Data segment:
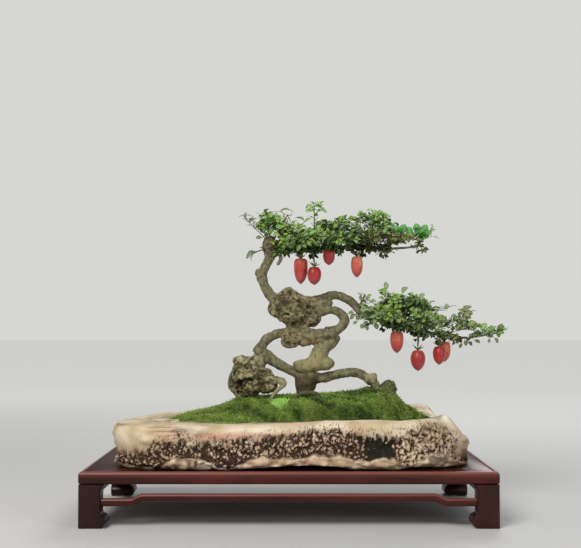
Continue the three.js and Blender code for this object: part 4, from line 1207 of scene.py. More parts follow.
LIMBS = [  # stations of place and radius along each limb
    [(21, 5, 106, 11), (21, 4, 128, 10), (20, 3, 150, 11), (21, 2, 160, 13.5), (22, 0, 171, 15),
     (26, -3, 181, 13)],
    [(62, -3, 227, 7), (56, -3, 218, 8), (46, -5, 211, 9.5), (39, -8, 202, 11.5), (35, -9, 192, 11)],
    [(34, -4, 256, 6.5), (43, -8, 258, 5.8), (56, -11, 260, 5.4), (67, -12, 256, 6), (72.5, -12, 246, 6.6),
     (66, -11, 236, 6), (54, -10, 230.5, 6.6), (40, -9, 228, 7.6), (27, -8, 228, 8.5), (14, -4, 230, 8),
     (0, -3, 231, 7), (-14, -1, 229, 6.2), (-29, 1, 222, 6.5), (-36, 2, 213, 7), (-41, 2, 203, 8.5)],
    [(-36, 4, 203, 9), (-29, 5, 199, 8.5), (-17, 6, 191, 7), (-5, 6, 184, 6.2), (6, 5, 179, 6.5),
     (18, 3, 175, 7)],
    [(32, 2, 172, 8), (42, 0, 171, 6.8), (56, -2, 174, 6.2), (74, -4, 178, 6.2), (88, -5, 178, 6),
     (101, -6, 172, 5.6), (110, -6, 166, 6), (115, -5, 156, 5), (117, -4, 144, 4)],
    [(2, 0, 268, 9), (-14, 0, 271, 8), (-26, 0, 281, 7), (-32.5, 0, 292, 6.6), (-36, 0, 305, 7),
     (-31.5, 0, 317, 6.3), (-25.5, 1, 329, 6.6), (-25, 1, 340, 8.5), (-25, 0, 356, 6.5)],
    [(28, 2, 269, 9), (44, 3, 274, 7.6), (59, 4, 280, 5.8), (73, 4, 276.5, 5.4), (85, 3, 268, 5.3),
     (96, 2, 256, 5.1), (110, 1, 250, 4.6), (131, -2, 245, 3.8), (153, 0, 239, 3.2), (179, 3, 232, 2.3),
     (206, 0, 226, 1.8), (232, -2, 224, 1.4), (258, 0, 227, 1.1), (274, 2, 230, 0.9)],
    [(-22, 1, 347, 5.5), (-10, 1, 344, 4.6), (2, 0, 341, 4), (16, -2, 339, 3.7), (40, 0, 340, 3.2),
     (70, 3, 343, 2.8), (100, 0, 342, 2.3), (130, -3, 341, 1.9), (160, -1, 343, 1.5), (178, 0, 347, 1.2)],
    [(-45, 6, 158, 7), (-50, 10, 140, 5), (-58, 14, 118, 3.5)],
    [(16, 6, 118, 7), (-4, 12, 108, 5), (-26, 16, 103, 3)],
    [(26, 4, 118, 7), (48, 8, 108, 5), (72, 12, 103, 3)],
    [(-22, -3, 338, 4.5), (-13, -5, 334, 3), (-11, -6, 327, 2.5), (-15, -6, 320, 2)],
    [(-26, -10, 170, 5.5), (-17, -14, 170.5, 4.4), (-9, -16, 168, 3.8), (-6, -17, 164, 3.3),
     (-11, -18, 159.5, 3), (-17, -19, 154, 2.7), (-23, -20, 146, 2.5), (-26, -20, 138, 2.3)],
]
LOWER_LIMB, UPPER_LIMB = 6, 7  # which of them are the two long branches

# %% Thin roots and fruits
THIN_ROOTS = [  # the same for the roots that stay tubes
    [(-66, -6, 188, 2.4), (-71, -8, 184, 1.9), (-77, -9, 173, 1.7), (-78, -9, 160, 1.7),
     (-70, -9, 151, 1.9), (-64, -8, 142, 1.9)],
    [(3, -24, 141, 2), (9, -26, 148.5, 2.3), (15, -27, 152, 2.5), (22, -27, 153.5, 2.6),
     (30, -27, 153.5, 2.5), (36, -26, 151.5, 2.3), (41, -25, 146, 2)],
]
FRUITS = [  # middle of the top, length, width, first points of the spur
    ((15.2, -13, 327.5), 34.5, 18, [(14, -2, 339), (15, -10, 338)]),
    ((32.6, -25, 316), 24.5, 19, [(29, 0, 339), (30, -16, 337), (31.5, -24, 331)]),
    ((52, -14, 338.2), 20.5, 15.5, [(50, 1, 341), (52, -8, 346)]),
    ((88.7, -11, 330.3), 28.5, 16, [(88, 1, 343), (89, -7, 341)]),
    ((140.4, -13, 232.7), 29.5, 18, [(141, -1, 242), (142, -9, 242)]),
    ((167.5, -15, 208), 28, 19, [(168, 2, 235), (169, -11, 233), (168.5, -15, 225)]),
    ((195.3, -14, 213), 25, 16.5, [(196, 1, 228), (197, -9, 227)]),
    ((205.3, 9, 219), 28, 17, [(206, 1, 226), (207, 6, 229)]),
]
for (x, y, z), _, _, spur in FRUITS:
    spur.append((x, y, min(spur[-1][2] - 2, z + 6)))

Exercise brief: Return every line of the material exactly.

Task solution:
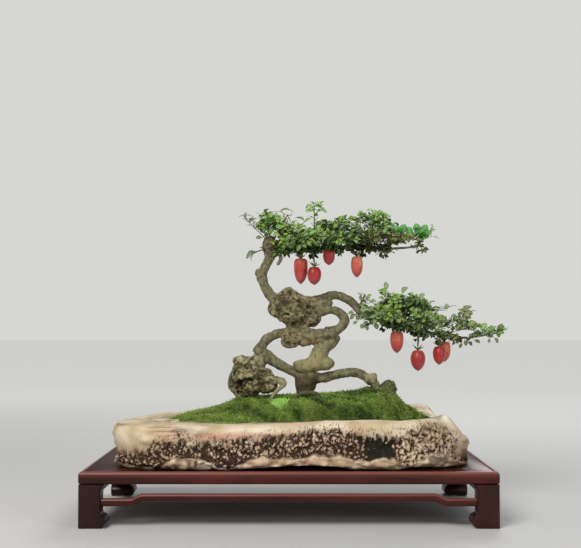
Continue the three.js and Blender code for this object: part 4, from line 1207 of scene.py. More parts follow.
LIMBS = [  # stations of place and radius along each limb
    [(21, 5, 106, 11), (21, 4, 128, 10), (20, 3, 150, 11), (21, 2, 160, 13.5), (22, 0, 171, 15),
     (26, -3, 181, 13)],
    [(62, -3, 227, 7), (56, -3, 218, 8), (46, -5, 211, 9.5), (39, -8, 202, 11.5), (35, -9, 192, 11)],
    [(34, -4, 256, 6.5), (43, -8, 258, 5.8), (56, -11, 260, 5.4), (67, -12, 256, 6), (72.5, -12, 246, 6.6),
     (66, -11, 236, 6), (54, -10, 230.5, 6.6), (40, -9, 228, 7.6), (27, -8, 228, 8.5), (14, -4, 230, 8),
     (0, -3, 231, 7), (-14, -1, 229, 6.2), (-29, 1, 222, 6.5), (-36, 2, 213, 7), (-41, 2, 203, 8.5)],
    [(-36, 4, 203, 9), (-29, 5, 199, 8.5), (-17, 6, 191, 7), (-5, 6, 184, 6.2), (6, 5, 179, 6.5),
     (18, 3, 175, 7)],
    [(32, 2, 172, 8), (42, 0, 171, 6.8), (56, -2, 174, 6.2), (74, -4, 178, 6.2), (88, -5, 178, 6),
     (101, -6, 172, 5.6), (110, -6, 166, 6), (115, -5, 156, 5), (117, -4, 144, 4)],
    [(2, 0, 268, 9), (-14, 0, 271, 8), (-26, 0, 281, 7), (-32.5, 0, 292, 6.6), (-36, 0, 305, 7),
     (-31.5, 0, 317, 6.3), (-25.5, 1, 329, 6.6), (-25, 1, 340, 8.5), (-25, 0, 356, 6.5)],
    [(28, 2, 269, 9), (44, 3, 274, 7.6), (59, 4, 280, 5.8), (73, 4, 276.5, 5.4), (85, 3, 268, 5.3),
     (96, 2, 256, 5.1), (110, 1, 250, 4.6), (131, -2, 245, 3.8), (153, 0, 239, 3.2), (179, 3, 232, 2.3),
     (206, 0, 226, 1.8), (232, -2, 224, 1.4), (258, 0, 227, 1.1), (274, 2, 230, 0.9)],
    [(-22, 1, 347, 5.5), (-10, 1, 344, 4.6), (2, 0, 341, 4), (16, -2, 339, 3.7), (40, 0, 340, 3.2),
     (70, 3, 343, 2.8), (100, 0, 342, 2.3), (130, -3, 341, 1.9), (160, -1, 343, 1.5), (178, 0, 347, 1.2)],
    [(-45, 6, 158, 7), (-50, 10, 140, 5), (-58, 14, 118, 3.5)],
    [(16, 6, 118, 7), (-4, 12, 108, 5), (-26, 16, 103, 3)],
    [(26, 4, 118, 7), (48, 8, 108, 5), (72, 12, 103, 3)],
    [(-22, -3, 338, 4.5), (-13, -5, 334, 3), (-11, -6, 327, 2.5), (-15, -6, 320, 2)],
    [(-26, -10, 170, 5.5), (-17, -14, 170.5, 4.4), (-9, -16, 168, 3.8), (-6, -17, 164, 3.3),
     (-11, -18, 159.5, 3), (-17, -19, 154, 2.7), (-23, -20, 146, 2.5), (-26, -20, 138, 2.3)],
]
LOWER_LIMB, UPPER_LIMB = 6, 7  # which of them are the two long branches

# %% Thin roots and fruits
THIN_ROOTS = [  # the same for the roots that stay tubes
    [(-66, -6, 188, 2.4), (-71, -8, 184, 1.9), (-77, -9, 173, 1.7), (-78, -9, 160, 1.7),
     (-70, -9, 151, 1.9), (-64, -8, 142, 1.9)],
    [(3, -24, 141, 2), (9, -26, 148.5, 2.3), (15, -27, 152, 2.5), (22, -27, 153.5, 2.6),
     (30, -27, 153.5, 2.5), (36, -26, 151.5, 2.3), (41, -25, 146, 2)],
]
FRUITS = [  # middle of the top, length, width, first points of the spur
    ((15.2, -13, 327.5), 34.5, 18, [(14, -2, 339), (15, -10, 338)]),
    ((32.6, -25, 316), 24.5, 19, [(29, 0, 339), (30, -16, 337), (31.5, -24, 331)]),
    ((52, -14, 338.2), 20.5, 15.5, [(50, 1, 341), (52, -8, 346)]),
    ((88.7, -11, 330.3), 28.5, 16, [(88, 1, 343), (89, -7, 341)]),
    ((140.4, -13, 232.7), 29.5, 18, [(141, -1, 242), (142, -9, 242)]),
    ((167.5, -15, 208), 28, 19, [(168, 2, 235), (169, -11, 233), (168.5, -15, 225)]),
    ((195.3, -14, 213), 25, 16.5, [(196, 1, 228), (197, -9, 227)]),
    ((205.3, 9, 219), 28, 17, [(206, 1, 226), (207, 6, 229)]),
]
for (x, y, z), _, _, spur in FRUITS:
    spur.append((x, y, min(spur[-1][2] - 2, z + 6)))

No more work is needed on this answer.